What you are asked to do:
Copy out every line in which the string "behind" occurs.

Extracted information:
╔══

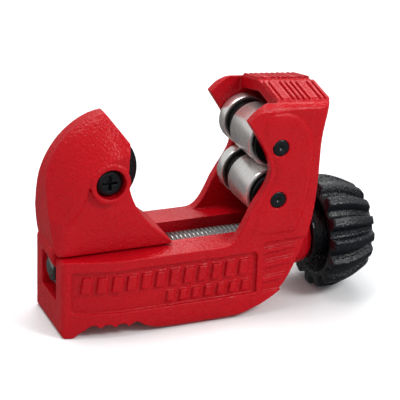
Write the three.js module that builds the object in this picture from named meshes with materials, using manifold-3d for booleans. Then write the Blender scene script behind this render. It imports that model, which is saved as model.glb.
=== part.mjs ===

╚══
╔══

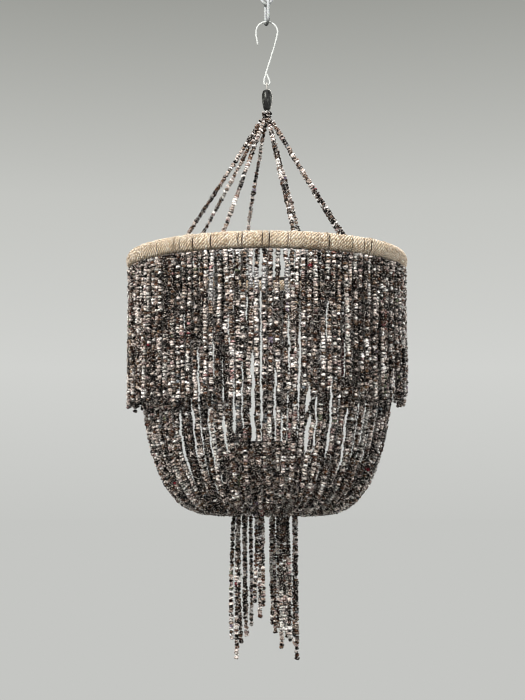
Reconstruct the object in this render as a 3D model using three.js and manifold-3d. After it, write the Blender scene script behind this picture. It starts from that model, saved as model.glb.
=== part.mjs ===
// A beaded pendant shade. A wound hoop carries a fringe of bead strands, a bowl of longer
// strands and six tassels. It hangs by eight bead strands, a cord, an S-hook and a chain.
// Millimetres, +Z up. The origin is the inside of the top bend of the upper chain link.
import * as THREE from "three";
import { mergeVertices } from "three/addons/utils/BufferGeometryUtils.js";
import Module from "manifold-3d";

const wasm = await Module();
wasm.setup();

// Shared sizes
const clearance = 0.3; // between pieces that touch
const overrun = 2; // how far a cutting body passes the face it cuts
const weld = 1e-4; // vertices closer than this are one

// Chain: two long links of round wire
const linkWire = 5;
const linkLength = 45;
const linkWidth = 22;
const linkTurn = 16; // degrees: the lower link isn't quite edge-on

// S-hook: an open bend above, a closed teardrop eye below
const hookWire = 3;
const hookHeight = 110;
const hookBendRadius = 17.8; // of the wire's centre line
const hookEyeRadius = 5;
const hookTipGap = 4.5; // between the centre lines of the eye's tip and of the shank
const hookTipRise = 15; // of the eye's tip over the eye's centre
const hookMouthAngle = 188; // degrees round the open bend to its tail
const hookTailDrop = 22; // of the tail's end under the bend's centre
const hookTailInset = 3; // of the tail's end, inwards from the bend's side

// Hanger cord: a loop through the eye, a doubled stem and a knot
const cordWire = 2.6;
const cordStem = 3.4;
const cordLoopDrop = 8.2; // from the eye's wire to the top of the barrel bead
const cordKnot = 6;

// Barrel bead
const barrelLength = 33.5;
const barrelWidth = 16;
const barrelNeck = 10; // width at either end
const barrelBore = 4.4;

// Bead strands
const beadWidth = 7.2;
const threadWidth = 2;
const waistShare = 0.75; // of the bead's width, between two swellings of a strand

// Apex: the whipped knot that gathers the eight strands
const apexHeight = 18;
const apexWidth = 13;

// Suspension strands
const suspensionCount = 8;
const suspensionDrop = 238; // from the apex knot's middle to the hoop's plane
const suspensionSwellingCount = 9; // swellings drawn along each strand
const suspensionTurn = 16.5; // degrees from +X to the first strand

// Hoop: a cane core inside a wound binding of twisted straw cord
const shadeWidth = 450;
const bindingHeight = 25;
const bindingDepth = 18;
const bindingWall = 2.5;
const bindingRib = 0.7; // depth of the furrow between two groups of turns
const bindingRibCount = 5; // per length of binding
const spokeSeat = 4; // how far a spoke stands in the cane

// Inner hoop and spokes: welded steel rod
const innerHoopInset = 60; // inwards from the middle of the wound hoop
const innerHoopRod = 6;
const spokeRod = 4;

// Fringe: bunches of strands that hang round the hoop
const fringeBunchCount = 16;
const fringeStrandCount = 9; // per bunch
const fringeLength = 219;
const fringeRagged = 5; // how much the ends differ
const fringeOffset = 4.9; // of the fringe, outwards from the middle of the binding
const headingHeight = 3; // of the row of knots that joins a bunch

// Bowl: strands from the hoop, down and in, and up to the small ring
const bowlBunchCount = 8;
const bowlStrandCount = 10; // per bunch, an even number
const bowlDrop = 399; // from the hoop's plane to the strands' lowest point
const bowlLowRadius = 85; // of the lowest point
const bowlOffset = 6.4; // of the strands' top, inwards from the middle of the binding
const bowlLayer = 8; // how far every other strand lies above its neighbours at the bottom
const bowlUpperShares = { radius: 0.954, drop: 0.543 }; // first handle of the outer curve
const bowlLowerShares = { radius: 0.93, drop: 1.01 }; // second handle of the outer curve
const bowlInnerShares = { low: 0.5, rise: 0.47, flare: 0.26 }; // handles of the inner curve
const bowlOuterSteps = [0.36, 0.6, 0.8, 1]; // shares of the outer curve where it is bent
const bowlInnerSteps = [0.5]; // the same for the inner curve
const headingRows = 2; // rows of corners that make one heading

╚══

Response to the exercise:
Write the three.js module that builds the object in this picture from named meshes with materials, using manifold-3d for booleans. Then write the Blender scene script behind this render. It imports that model, which is saved as model.glb.
Reconstruct the object in this render as a 3D model using three.js and manifold-3d. After it, write the Blender scene script behind this picture. It starts from that model, saved as model.glb.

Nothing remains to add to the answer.